Landscape approach: The approach advances multiple land uses and sustainable landscape management (SLM) to ensure equitable and sustainable use of land.
LPJmL: A global water and crop model designed by Potsdam Institute for Climate Impact Research to simulate vegetation composition and distribution as well as stocks and land-atmosphere exchange flows of carbon and water, for both natural and agricultural ecosystems.
Median Age: The age that divides a population into two numerically equal groups; that is, half the people are younger than this age and half are older.
Micro-watershed management: The management of land, water, biota, and other resources for ecological, social, and economic purposes with use of the micro-watershed as the unit of intervention (500-1000 ha).
Migration: Movement that requires a change in the place of usual residence and that is longer term. In demographic research and official statistics, it involves crossing a recognized political and administrative border.
Migration cycle: The three stages of migration process which can be leveraged for adaptation that is adapt in place, enable mobility and after migration support to host and migrant communities.
Mitigation (of climate change): Human intervention to reduce the sources or enhance the sinks of greenhouse gases.
Mobility: Movement of people, including temporary or long-term, short- or long-distance, voluntary, or forced, and seasonal or permanent movement as well as planned relocation (see also environmental mobility, labor mobility).
Nationally Determined Contributions (NDC): The non-binding national plans by each country to reduce national emissions and adapt to the impacts of climate change enshrined in the Paris Agreement.
Net Primary Productivity (NPP): NPP measures ecosystem productivity, that is the productivity of a location's natural biome, including grassland biomes.
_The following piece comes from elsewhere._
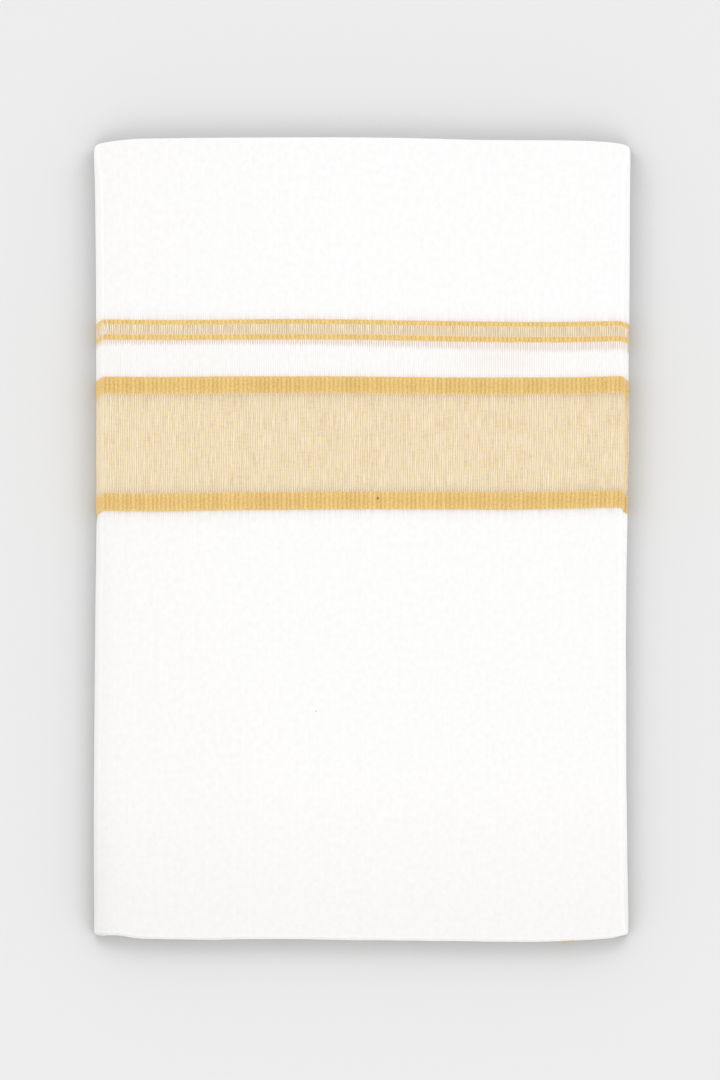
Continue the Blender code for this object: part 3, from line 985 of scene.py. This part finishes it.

Other migrant: In this report, the term other migrant is used in reference to migrants who move largely for reasons other than climate impacts.
Peri-urban: It denotes an area immediately adjacent to a city or urban area.
Planned relocation: People moved or assisted to move permanently away from areas of environmental risks.
Radiative forcing: Measurement of capacity of a gas or other forcing agent to affect the energy balance, thereby contributing to climate change.
Rainfed agriculture: Agricultural practice relying almost entirely on rainfall as its source of water.
Rapid-onset event: Event such as cyclones and floods which take place in days or weeks (in contrast to slow-onset climate changes that occur over long periods of time).
Representative Concentration Pathway (RCP): Trajectory of greenhouse gas concentration resulting from human activity corresponding to a specific level of radiative forcing in 2100. The low greenhouse gas concentration RCP2.6 and the high greenhouse gas concentration RCP8.5 employed in this report imply futures in which radiative forcing of 2.6 and 8.5 watts per square meter, respectively, are achieved by the end of the century.
Resilience: Capacity of social, economic, and environmental systems to cope with a hazardous event, trend, or disturbance by responding or reorganizing in ways that maintain their essential function, identity, and structure while maintaining the capacity for adaptation, learning, and transformation.
Riparian areas: The lands that occur at the interface between terrestrial and aquatic ecosystems.
Salinization: The accumulation of water-soluble salts in the soil which leads to substantial negative impact on plant productivity.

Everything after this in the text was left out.